(Collection entries)
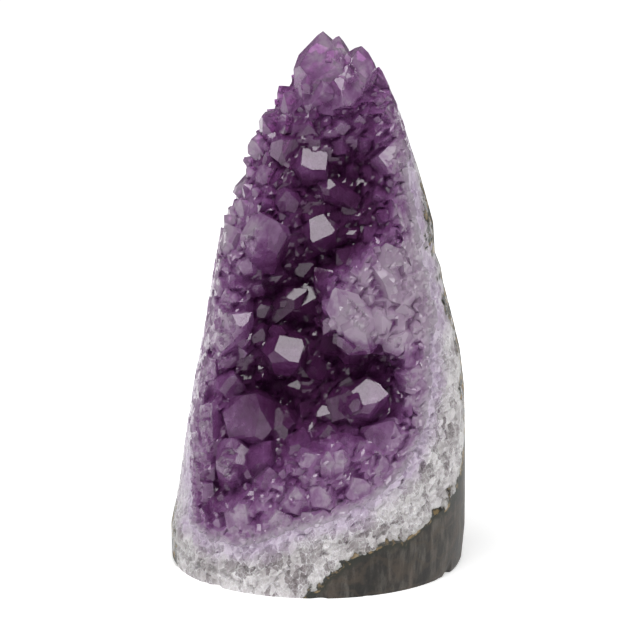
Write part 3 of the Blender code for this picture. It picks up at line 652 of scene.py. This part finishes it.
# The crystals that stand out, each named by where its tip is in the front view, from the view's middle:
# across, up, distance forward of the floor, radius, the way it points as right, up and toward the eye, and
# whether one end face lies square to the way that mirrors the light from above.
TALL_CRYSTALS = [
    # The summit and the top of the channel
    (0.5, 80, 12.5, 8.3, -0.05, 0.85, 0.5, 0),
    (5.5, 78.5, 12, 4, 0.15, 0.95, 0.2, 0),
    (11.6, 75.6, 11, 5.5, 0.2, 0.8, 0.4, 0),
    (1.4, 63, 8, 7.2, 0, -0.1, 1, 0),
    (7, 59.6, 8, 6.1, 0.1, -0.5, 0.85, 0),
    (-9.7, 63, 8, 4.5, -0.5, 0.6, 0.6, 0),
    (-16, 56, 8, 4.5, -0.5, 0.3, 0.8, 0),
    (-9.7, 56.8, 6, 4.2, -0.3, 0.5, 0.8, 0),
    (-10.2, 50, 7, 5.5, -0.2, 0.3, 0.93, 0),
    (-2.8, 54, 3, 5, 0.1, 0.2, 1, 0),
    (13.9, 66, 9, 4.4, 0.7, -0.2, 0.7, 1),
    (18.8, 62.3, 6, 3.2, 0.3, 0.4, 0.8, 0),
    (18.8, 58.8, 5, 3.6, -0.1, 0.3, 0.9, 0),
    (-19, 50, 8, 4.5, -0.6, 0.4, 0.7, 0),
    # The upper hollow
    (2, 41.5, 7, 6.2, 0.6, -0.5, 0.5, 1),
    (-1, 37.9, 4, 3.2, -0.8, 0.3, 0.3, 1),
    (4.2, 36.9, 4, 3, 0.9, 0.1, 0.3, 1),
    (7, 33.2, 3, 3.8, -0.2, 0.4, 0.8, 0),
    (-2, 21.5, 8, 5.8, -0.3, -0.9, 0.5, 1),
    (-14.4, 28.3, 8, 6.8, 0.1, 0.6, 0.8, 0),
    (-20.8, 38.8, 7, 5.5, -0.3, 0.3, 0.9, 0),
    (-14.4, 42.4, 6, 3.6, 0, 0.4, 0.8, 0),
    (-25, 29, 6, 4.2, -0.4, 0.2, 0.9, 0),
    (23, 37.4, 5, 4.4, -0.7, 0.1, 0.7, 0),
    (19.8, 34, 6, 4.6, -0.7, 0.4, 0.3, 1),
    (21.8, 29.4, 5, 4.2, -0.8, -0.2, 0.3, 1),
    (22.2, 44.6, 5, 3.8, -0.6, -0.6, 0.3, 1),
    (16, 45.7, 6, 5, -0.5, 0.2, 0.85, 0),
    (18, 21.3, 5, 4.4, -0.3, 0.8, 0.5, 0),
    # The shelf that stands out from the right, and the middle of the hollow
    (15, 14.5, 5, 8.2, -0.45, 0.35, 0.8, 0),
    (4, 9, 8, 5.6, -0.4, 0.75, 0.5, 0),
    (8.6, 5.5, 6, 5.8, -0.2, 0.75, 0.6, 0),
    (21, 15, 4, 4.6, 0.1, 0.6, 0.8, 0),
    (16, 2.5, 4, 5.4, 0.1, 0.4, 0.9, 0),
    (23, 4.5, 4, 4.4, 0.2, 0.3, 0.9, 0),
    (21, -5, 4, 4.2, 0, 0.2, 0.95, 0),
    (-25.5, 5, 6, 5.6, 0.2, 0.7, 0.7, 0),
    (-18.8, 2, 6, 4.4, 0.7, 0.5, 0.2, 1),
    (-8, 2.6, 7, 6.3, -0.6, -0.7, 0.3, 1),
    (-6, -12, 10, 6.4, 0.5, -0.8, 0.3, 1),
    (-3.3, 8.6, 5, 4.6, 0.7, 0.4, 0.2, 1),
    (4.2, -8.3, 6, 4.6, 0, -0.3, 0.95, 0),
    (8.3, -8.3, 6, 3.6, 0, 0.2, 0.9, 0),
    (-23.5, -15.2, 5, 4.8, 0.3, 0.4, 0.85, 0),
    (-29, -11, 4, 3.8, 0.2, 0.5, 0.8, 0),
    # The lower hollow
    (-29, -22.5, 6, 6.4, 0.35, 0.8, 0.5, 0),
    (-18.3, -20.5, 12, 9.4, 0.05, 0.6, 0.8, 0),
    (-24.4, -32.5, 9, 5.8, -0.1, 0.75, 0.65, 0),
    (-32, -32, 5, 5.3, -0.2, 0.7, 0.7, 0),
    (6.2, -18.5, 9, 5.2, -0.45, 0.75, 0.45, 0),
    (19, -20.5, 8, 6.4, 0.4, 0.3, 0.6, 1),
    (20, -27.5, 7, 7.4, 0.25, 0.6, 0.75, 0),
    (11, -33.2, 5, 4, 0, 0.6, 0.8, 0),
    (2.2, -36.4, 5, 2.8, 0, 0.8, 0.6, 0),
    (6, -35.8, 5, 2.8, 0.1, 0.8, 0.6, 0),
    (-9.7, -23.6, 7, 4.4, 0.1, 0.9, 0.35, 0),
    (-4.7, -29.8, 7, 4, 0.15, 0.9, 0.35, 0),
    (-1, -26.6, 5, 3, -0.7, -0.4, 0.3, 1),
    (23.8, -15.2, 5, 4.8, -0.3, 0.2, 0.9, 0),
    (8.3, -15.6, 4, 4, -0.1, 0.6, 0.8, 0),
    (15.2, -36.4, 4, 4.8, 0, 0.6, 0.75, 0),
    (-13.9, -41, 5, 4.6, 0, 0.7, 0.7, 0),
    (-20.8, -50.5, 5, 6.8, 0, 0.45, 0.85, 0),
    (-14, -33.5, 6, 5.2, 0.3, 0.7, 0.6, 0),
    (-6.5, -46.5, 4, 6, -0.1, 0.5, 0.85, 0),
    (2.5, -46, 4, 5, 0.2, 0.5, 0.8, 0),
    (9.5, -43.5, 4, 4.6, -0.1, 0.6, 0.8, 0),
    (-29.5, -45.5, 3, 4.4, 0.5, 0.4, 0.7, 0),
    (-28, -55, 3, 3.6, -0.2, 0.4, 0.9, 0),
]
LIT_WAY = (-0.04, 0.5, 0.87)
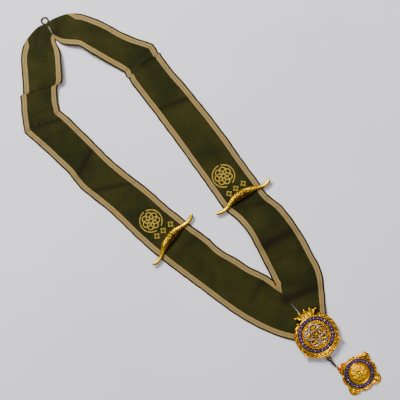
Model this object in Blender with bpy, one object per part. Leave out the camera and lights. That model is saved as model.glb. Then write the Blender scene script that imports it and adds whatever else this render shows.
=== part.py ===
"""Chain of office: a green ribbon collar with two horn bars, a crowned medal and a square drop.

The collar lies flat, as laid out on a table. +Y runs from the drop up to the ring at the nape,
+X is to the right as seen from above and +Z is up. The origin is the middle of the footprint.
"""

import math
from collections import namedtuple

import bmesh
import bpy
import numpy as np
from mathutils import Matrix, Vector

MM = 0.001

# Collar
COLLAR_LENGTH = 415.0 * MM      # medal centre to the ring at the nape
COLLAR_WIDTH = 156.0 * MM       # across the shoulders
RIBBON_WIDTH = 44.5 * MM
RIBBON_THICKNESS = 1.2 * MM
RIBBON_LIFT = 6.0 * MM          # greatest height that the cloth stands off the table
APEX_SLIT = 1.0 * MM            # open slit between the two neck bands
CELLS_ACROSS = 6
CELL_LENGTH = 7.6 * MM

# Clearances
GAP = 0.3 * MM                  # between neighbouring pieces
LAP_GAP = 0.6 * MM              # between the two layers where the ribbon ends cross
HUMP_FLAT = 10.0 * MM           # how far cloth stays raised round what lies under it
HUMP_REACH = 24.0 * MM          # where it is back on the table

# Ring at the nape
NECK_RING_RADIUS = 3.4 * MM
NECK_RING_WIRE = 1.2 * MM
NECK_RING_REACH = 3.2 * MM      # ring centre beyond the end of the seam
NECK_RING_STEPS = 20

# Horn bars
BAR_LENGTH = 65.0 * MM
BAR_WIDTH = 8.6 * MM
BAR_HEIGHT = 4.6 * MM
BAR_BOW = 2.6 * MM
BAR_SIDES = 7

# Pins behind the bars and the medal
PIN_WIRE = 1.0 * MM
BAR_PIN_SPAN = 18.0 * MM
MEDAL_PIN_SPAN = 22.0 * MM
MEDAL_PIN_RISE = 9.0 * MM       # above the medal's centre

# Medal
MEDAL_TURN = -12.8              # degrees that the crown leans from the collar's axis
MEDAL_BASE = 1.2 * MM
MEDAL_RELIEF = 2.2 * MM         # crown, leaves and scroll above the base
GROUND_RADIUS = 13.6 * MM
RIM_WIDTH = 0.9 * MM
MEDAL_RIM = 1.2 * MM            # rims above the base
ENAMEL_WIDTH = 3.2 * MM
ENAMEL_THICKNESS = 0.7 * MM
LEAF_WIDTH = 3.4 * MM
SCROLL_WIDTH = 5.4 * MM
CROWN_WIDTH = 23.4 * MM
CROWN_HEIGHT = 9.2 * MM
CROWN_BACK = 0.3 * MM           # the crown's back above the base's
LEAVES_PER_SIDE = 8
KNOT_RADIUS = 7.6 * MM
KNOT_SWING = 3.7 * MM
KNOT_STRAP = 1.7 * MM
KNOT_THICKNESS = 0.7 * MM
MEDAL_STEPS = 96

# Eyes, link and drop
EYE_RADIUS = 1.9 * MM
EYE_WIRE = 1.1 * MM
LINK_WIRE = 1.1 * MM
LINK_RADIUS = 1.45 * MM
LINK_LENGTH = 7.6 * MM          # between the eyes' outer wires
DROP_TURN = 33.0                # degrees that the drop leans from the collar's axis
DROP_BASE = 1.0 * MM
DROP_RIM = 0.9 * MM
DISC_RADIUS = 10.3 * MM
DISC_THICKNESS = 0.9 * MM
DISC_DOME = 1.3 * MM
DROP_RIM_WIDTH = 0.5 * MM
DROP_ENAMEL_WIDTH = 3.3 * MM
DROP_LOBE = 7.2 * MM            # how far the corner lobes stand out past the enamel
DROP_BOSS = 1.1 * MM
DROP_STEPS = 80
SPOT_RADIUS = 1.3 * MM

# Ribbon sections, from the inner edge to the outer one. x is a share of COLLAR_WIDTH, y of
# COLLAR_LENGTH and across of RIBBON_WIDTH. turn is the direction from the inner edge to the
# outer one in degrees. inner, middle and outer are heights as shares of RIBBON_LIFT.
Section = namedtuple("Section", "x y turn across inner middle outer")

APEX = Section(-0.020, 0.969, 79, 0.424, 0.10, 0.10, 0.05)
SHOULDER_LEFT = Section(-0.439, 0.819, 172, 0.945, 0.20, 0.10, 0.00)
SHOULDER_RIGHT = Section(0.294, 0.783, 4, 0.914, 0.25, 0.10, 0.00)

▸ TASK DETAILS
Select the lines that carry the string "this" and copy them.

▸ REPLY TO THE TASK
Write part 3 of the Blender code for this picture. It picks up at line 652 of scene.py. This part finishes it.
Model this object in Blender with bpy, one object per part. Leave out the camera and lights. That model is saved as model.glb. Then write the Blender scene script that imports it and adds whatever else this render shows.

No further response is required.